Local media survive in redundancies and repetition. It is mind blowing how they do these. They do not get tired hearing themselves saying things they’ve already said moments ago. For a reporter, to be an effective election reporter in the Philippines he must love how he sounds so much so that he would not mind hearing himself saying the same thing every fifteen minutes in a 24-hour cycle.

Watching television coverage of election in the Philippines had been a traumatic experience. One will simply bleed in the shallowness of reportage.

A field reporter reporting live from Naga related that there were 16 ballots rejected by the machine; someone from Commonwealth, Quezon City reported about seven ballots rejected; from Davao City 11 ballots. But who cares? Should we owe it to the public to spare the people these unnecessary information?

Or that Noynoy Aquino got 237 votes from a precinct in Tondo, Joseph Estrada got 212 from the same polling cluster, and that Binay lead by 36 vote over Roxas who only got 17? Do we waste that same precious airtime on the pettiness of these pieces of information?

I say no. But I was traumatized to learn that the local media’s response was a resounding yes.

The new technologies, instead of empowering the public and involving the people in the exercise of democracy are cheapened by pseudo-journalists who parrot mindless reporting, predictable storytelling, and unverified reports which only heighten public distrust on our institutions. Forgetting that although there are parts of the process that are found wanting, in general automated election is better than manual. If only we get over our fear of technology.

If one entirely based his assessment of the election on the news he is getting from the media, he will without doubt think that the Philippines is the worst country in the world, even worse than little heard and hopeless countries in Africa such as Mozambique, Somalia, and Rwanda.
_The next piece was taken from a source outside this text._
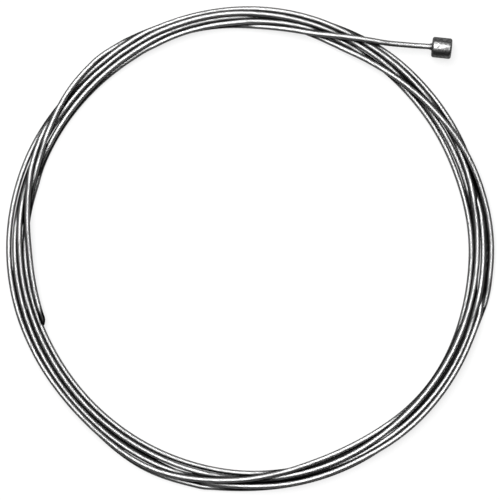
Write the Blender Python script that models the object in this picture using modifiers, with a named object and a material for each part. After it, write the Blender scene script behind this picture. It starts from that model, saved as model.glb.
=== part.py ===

If he believed in everything he hears and sees on TV, I’d be wondering why he had not committed suicide until this time by slitting his throat, licking the indelible ink on his index finger until high silver nitrite content poisons him, or simply running amuck until the military shoots him dead.
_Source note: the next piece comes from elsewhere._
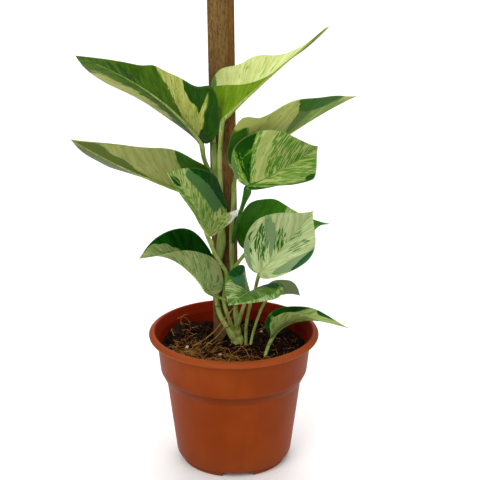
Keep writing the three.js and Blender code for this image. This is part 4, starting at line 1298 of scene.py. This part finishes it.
# Noise in features per metre: the lumps of a crumb, about 1 mm, and the bends of a fibre, 8 mm
CRUMB_LUMPS = 900.0
FIBRE_BENDS = 130.0
FIBRE_POINTS = 8
FIBRE_SIDES = 4
FULL_TURN = 6.28
# A fibre that lies further out than this is drawn back
FIBRE_LIMIT = 51
# A heap at the left back: its middle, its spread and its height
SOIL_HEAP = ((-37, 29), 13, 5.5)
# The height and the span of the lumps that roughen the top
SOIL_ROUGHNESS = [(1.5, 8), (1.1, 3), (0.6, 1.3)]
# Broad waves: height, turns along x and y in radians for a millimetre, and phase
SOIL_LUMPS = [(0.75, 0.36, 0.19, 0.4), (0.6, -0.23, 0.47, 1.9), (0.4, 0.71, 0.58, 3.1)]


def soil_height(x, y):
    """The soil's top without its crumbs: a shallow dish with broad waves, higher at the left."""
    height = SOIL_LEVEL + SOIL_RISE * ((x * x + y * y) / SOIL_REACH ** 2) ** 2
    height += SOIL_RISE_LEFT * max(0, -x / SOIL_REACH) ** 2
    for size, along_x, along_y, phase in SOIL_LUMPS:
        height += size * math.sin(along_x * x + along_y * y + phase)
    return height


def rough_soil_height(x, y):
    """The soil's top with its crumbs: lumps of about 8, 3 and 1.3 mm, heaped up at the left back."""
    lumps = sum(
        size * noise.noise(Vector((x / span, y / span, 7.3)))
        for size, span in SOIL_ROUGHNESS
    )
    middle, spread, height = SOIL_HEAP
    heap = height * math.exp(-(math.hypot(x - middle[0], y - middle[1]) / spread) ** 2)
    return soil_height(x, y) + heap + lumps * smooth(0, 4, SOIL_EDGE + 1.5 - math.hypot(x, y))


def soil_top_mesh(rings, sides, reach):
    """The soil's rough top as rings of points round the pot's middle, out to the reach."""
    points = [Vector((0, 0, rough_soil_height(0, 0)))]
    faces = []
    for ring in range(1, rings + 1):
        radius = reach * ring / rings
        for i in range(sides):
            angle = 2 * math.pi * i / sides
            x, y = radius * math.cos(angle), radius * math.sin(angle)
            points.append(Vector((x, y, rough_soil_height(x, y))))
    for i in range(sides):
        faces.append((0, 1 + i, 1 + (i + 1) % sides))
    for ring in range(rings - 1):
        low = 1 + ring * sides
        for i in range(sides):
            j = (i + 1) % sides
            faces.append((low + i, low + sides + i, low + sides + j, low + j))
    return points, faces


def wobbled(tree, geometry, scale, detail, amount):
    """Moves each point by smooth noise, at most by half the amount along each axis."""
    drift = add(tree, "ShaderNodeTexNoise", {"Scale": scale, "Detail": detail}).outputs["Color"]
    centred = add(tree, "ShaderNodeVectorMath", {0: drift, 1: (0.5, 0.5, 0.5)}, operation="SUBTRACT")
    offset = add(tree, "ShaderNodeVectorMath", {0: centred, "Scale": amount}, operation="SCALE")
    return add(tree, "GeometryNodeSetPosition", {"Geometry": geometry, "Offset": offset})


def crumb_tree():
    """Lumps of many turns and proportions, strewn over the soil."""
    tree, given = new_tree("crumbs_on_the_soil", [
        ("Top", "NodeSocketGeometry"), ("Density", "NodeSocketFloat"), ("Size", "NodeSocketFloat"),
        ("Roundness", "NodeSocketInt"), ("Seed", "NodeSocketInt"), ("Finish", "NodeSocketMaterial"),
    ])
    spots = add(tree, "GeometryNodeDistributePointsOnFaces", {
        "Mesh": given["Top"], "Density": given["Density"], "Seed": given["Seed"],
    })
    turn = add(tree, "FunctionNodeRandomValue", {
        0: (0.0, 0.0, 0.0), 1: (FULL_TURN, FULL_TURN, FULL_TURN), "Seed": given["Seed"],
    }, data_type="FLOAT_VECTOR")
    size = add(tree, "FunctionNodeRandomValue", {
        0: (0.45, 0.45, 0.35), 1: (1.3, 1.0, 0.8), "Seed": given["Seed"],
    }, data_type="FLOAT_VECTOR")
    crumb = add(tree, "GeometryNodeMeshIcoSphere", {
        "Radius": given["Size"], "Subdivisions": given["Roundness"],
    })
    laid = add(tree, "GeometryNodeInstanceOnPoints", {
        "Points": spots, "Instance": crumb, "Rotation": turn, "Scale": size,
    })
    whole = add(tree, "GeometryNodeRealizeInstances", {"Geometry": laid})
    rough = wobbled(tree, whole, CRUMB_LUMPS, 1.0, given["Size"])
    finish_tree(tree, rough, given["Finish"])
    return tree


def fibre_tree():
    """Bent hairs, many where the soil lies to the left and front, and fewer elsewhere."""
    tree, given = new_tree("fibres_on_the_soil", [
        ("Top", "NodeSocketGeometry"), ("Density", "NodeSocketFloat"), ("Thinned", "NodeSocketFloat"),
        ("Length", "NodeSocketFloat"), ("Thickness", "NodeSocketFloat"), ("Bend", "NodeSocketFloat"),
        ("Steepness", "NodeSocketFloat"), ("Limit", "NodeSocketFloat"),
        ("Seed", "NodeSocketInt"), ("Finish", "NodeSocketMaterial"),
    ])
    place = add(tree, "GeometryNodeInputPosition")
    parts = add(tree, "ShaderNodeSeparateXYZ", {0: place}).outputs
    crowd = add(tree, "ShaderNodeMapRange", {
        "Value": weighed(tree, 0.0, (parts[0], -0.5), (parts[1], -0.85)),
        "From Min": 2 * MM, "From Max": 26 * MM,
        "To Min": given["Thinned"], "To Max": given["Density"],
    })
    spots = add(tree, "GeometryNodeDistributePointsOnFaces", {
        "Mesh": given["Top"], "Density": crowd, "Seed": given["Seed"],
    })
    yaw = add(tree, "FunctionNodeRandomValue", {2: 0.0, 3: FULL_TURN, "Seed": given["Seed"]})
    pitch = add(tree, "FunctionNodeRandomValue", {2: 0.0, 3: given["Steepness"], "Seed": given["Seed"]})
    upward = add(tree, "ShaderNodeMath", {0: pitch, 1: -1.0}, operation="MULTIPLY")
    turn = add(tree, "ShaderNodeCombineXYZ", {1: upward, 2: yaw})
    size = add(tree, "FunctionNodeRandomValue", {2: 0.35, 3: 1.0, "Seed": given["Seed"]})
    end = add(tree, "ShaderNodeCombineXYZ", {0: given["Length"]})
    line = add(tree, "GeometryNodeCurvePrimitiveLine", {"End": end})
    divided = add(tree, "GeometryNodeResampleCurve", {"Curve": line, "Count": FIBRE_POINTS})
    laid = add(tree, "GeometryNodeInstanceOnPoints", {
        "Points": spots, "Instance": divided, "Rotation": turn, "Scale": size,
    })
    whole = add(tree, "GeometryNodeRealizeInstances", {"Geometry": laid})
    bent = wobbled(tree, whole, FIBRE_BENDS, 1.5, given["Bend"])
    # What would reach past the limit is drawn back towards the pot's middle
    spot = add(tree, "GeometryNodeInputPosition")
    level = add(tree, "ShaderNodeVectorMath", {0: spot, 1: (1, 1, 0)}, operation="MULTIPLY")
    far = add(tree, "ShaderNodeVectorMath", {0: level}, operation="LENGTH")
    share = add(tree, "ShaderNodeMath", {0: given["Limit"], 1: far}, operation="DIVIDE")
    kept = add(tree, "ShaderNodeMath", {0: share, 1: 1.0}, operation="MINIMUM")
    factors = add(tree, "ShaderNodeCombineXYZ", {0: kept, 1: kept, 2: 1.0})
    inward = add(tree, "ShaderNodeVectorMath", {0: spot, 1: factors}, operation="MULTIPLY")
    held = add(tree, "GeometryNodeSetPosition", {"Geometry": bent, "Position": inward})
    ring = add(tree, "GeometryNodeCurvePrimitiveCircle", {
        "Resolution": FIBRE_SIDES, "Radius": given["Thickness"],
    })
    skin = add(tree, "GeometryNodeCurveToMesh", {"Curve": held, "Profile Curve": ring, "Fill Caps": True})
    finish_tree(tree, skin, given["Finish"])
    return tree


def on_the_soil(name, tree, reach, values):
    """Scatters small things over the soil's top, out to the reach."""
    points, faces = soil_top_mesh(BED_RINGS, BED_SIDES, reach)
    top = make_piece(name + "_bed", points, faces, values["Finish"])
    run_tree(top, tree, values)
    piece = settle(top, name)
    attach(piece, "root")


# The place and the radius of each grain
PERLITE = [
    (-38.5, -16, 1.0), (-33, -2, 1.4), (-9.5, -12, 1.1), (20, 30, 1.0), (-28, 28, 0.9), (36, 12, 0.8),
]
# How lumpy a grain is, and how far its middle stands over the soil, as shares of its radius
PERLITE_LUMPS = 0.45
PERLITE_RISE = 0.5


def make_perlite():
    """A few lumpy grains, each a quarter sunk in the soil."""
    points, faces = [], []
    for n, (x, y, radius) in enumerate(PERLITE):
        ball = bmesh.new()
        bmesh.ops.create_icosphere(ball, subdivisions=3, radius=radius)
        start = len(points)
        for vert in ball.verts:
            lump = 1 + PERLITE_LUMPS * noise.noise(vert.co / radius * 1.3 + Vector((n * 5.1, 0, 0)))
            points.append(vert.co * lump + Vector((x, y, soil_height(x, y) + radius * PERLITE_RISE)))
        faces += [[start + v.index for v in face.verts] for face in ball.faces]
        ball.free()
    piece = make_piece("perlite_grains", points, faces, expanded_perlite())
    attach(piece, "root")


def make_soil():
    mix = potting_mix("moist_potting_mix", "0F0A07", "1C120C", "38261A")
    sides = SOIL_SIDES
    points, faces = soil_top_mesh(SOIL_RINGS, sides, SOIL_EDGE)
    last_ring = 1 + (SOIL_RINGS - 1) * sides
    for radius, z in LOWER_RINGS:
        start = len(points)
        for i in range(sides):
            angle = 2 * math.pi * i / sides
            points.append(Vector((radius * math.cos(angle), radius * math.sin(angle), z)))
        for i in range(sides):
            j = (i + 1) % sides
            faces.append((last_ring + i, start + i, start + j, last_ring + j))
        last_ring = start
    points.append(Vector((0, 0, SOIL_FLOOR)))
    for i in range(sides):
        faces.append((last_ring + (i + 1) % sides, last_ring + i, len(points) - 1))
    piece = make_piece("soil_bed", points, faces, mix, crease=80)
    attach(piece, "root")
    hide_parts("soil")

    crumbs = crumb_tree()
    bark = potting_mix("composted_bark_chips", "180E0A", "341A0E", "5A3018")
    on_the_soil("soil_crumbs", crumbs, 49, {
        "Density": 420000.0, "Size": 0.9 * MM, "Roundness": 1, "Seed": 4, "Finish": mix,
    })
    on_the_soil("bark_chips", crumbs, 47, {
        "Density": 38000.0, "Size": 2.1 * MM, "Roundness": 2, "Seed": 11, "Finish": bark,
    })
    fibres = fibre_tree()
    golden = dry_fibre("coir_fibre_golden", "BA8642", "7E4E1C")
    brown = dry_fibre("coir_fibre_brown", "5C3014", "34180A")
    on_the_soil("coir_fine", fibres, 44, {
        "Density": 240000.0, "Thinned": 12000.0, "Length": 13 * MM, "Thickness": 0.12 * MM,
        "Bend": 12 * MM, "Steepness": 0.5, "Limit": FIBRE_LIMIT * MM, "Seed": 3, "Finish": golden,
    })
    on_the_soil("coir_coarse", fibres, 43, {
        "Density": 60000.0, "Thinned": 20000.0, "Length": 10 * MM, "Thickness": 0.2 * MM,
        "Bend": 10 * MM, "Steepness": 0.4, "Limit": FIBRE_LIMIT * MM, "Seed": 8, "Finish": brown,
    })
    make_perlite()


# The whole scene

TUBES = tube_tree()

set_up_camera()
set_up_light()
make_floor()
make_leaves()
make_stem()
make_roots()
make_stake()
make_pot()
make_soil()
Good thing the Filipino is left with a little sense and maintains an almost unconditional and supernaturally-inspired hope for the future.

I’m still wondering what has happened to my mother. She has not returned my calls until now. I’m worried.

2009 Presidential Candidates

From 99, which was eventually narrowed further down to 20, and now the official presidential candidates: eight people who can afford to wage a full campaign to get the highest seat in the land.

http://inquirer.net.


Cynical thoughts on this week’s politics

Ben and I were walking our way along Makati Avenue to an obscure street facing a chapel on Buenavista Hill to buy his daily paper as he makes sure he has a copy of all the big three broad sheets: PDI, Star, and Bulletin, everyday. For what reason? That I will have to find out.

From nowhere, “Who are you gonna vote for president?” I asked him.

Without any trace of hesitation he flatly replied, “Roxas.”

Having your opinions on Philippine politics is tricky if not altogether futile. As one is about to step on a stable ground, thinking that everything is going to be all right then he will realize that he stepped on a quick sand. So it is suggested not to have anything definite, especially opinions (well opinions are often changing), regarding politics in the country.

Mar Roxas and Noynoy Aquino

www.farfromneutral.com

Let’s pick as an example Mar Roxas’s case. Weeks ago, we read on the news his pathetic performance in both polls made by the Social Weather Station and Pulse Asia, number six and seven, respectively. This week came and we found him abdicating the official endorsement of his Liberal Party, giving way to Noynoy Aquino (his childhood friend) to bid for the highest post in the land as their party’s standard bearer.

All of a sudden, people are talking about Roxas’s statesman-like character, his discernment, his virtues. Solita Monsod in her column even praised the senator and presidential wannabe.

Now let me share you an opinion by somebody raised and who still remains unweaned from Philippine pop culture:

This is a grand telenovela plot. Noynoy Aquino has no plan whatsoever to run as president. He knows his capability and he knows he’s not cut for the job. His parents’ heroism, unlike their Hacienda Luisita that has remained untouched by the Agrarian Reform Law, is non-transferable. Since Roxas’s popularity is trailing behind the rest he can use this to his advantage, as he finds out that marrying the high profile newsreader Korina Sanches is not enough to do the task. So he’ll be a thespian for a while, appearing undistraught in giving up his party nomination “for the country’s sake”. A mark of a true statesman.

Noynoy will then be back from his week-long retreat in a convent in Zamboanga, feeling all refreshed and ready to face his fate. And on national TV, teary-eyed he’ll declare that the post of the president is not for him, but will be content being the vice president in the mean time. He will add that somebody more worthy (as if it is a privilege), definitely not he, can do the job. The camera will then pan to Roxas feigning an unassuming posture. “Mar Roxas shall be the Liberal Party’s presidential nominee, and I will be just behind him as vice.” Noynoy will then do the cliché raising of Roxas’s hand.

Well, opinion do change, but Philippine politics seems to remain as is.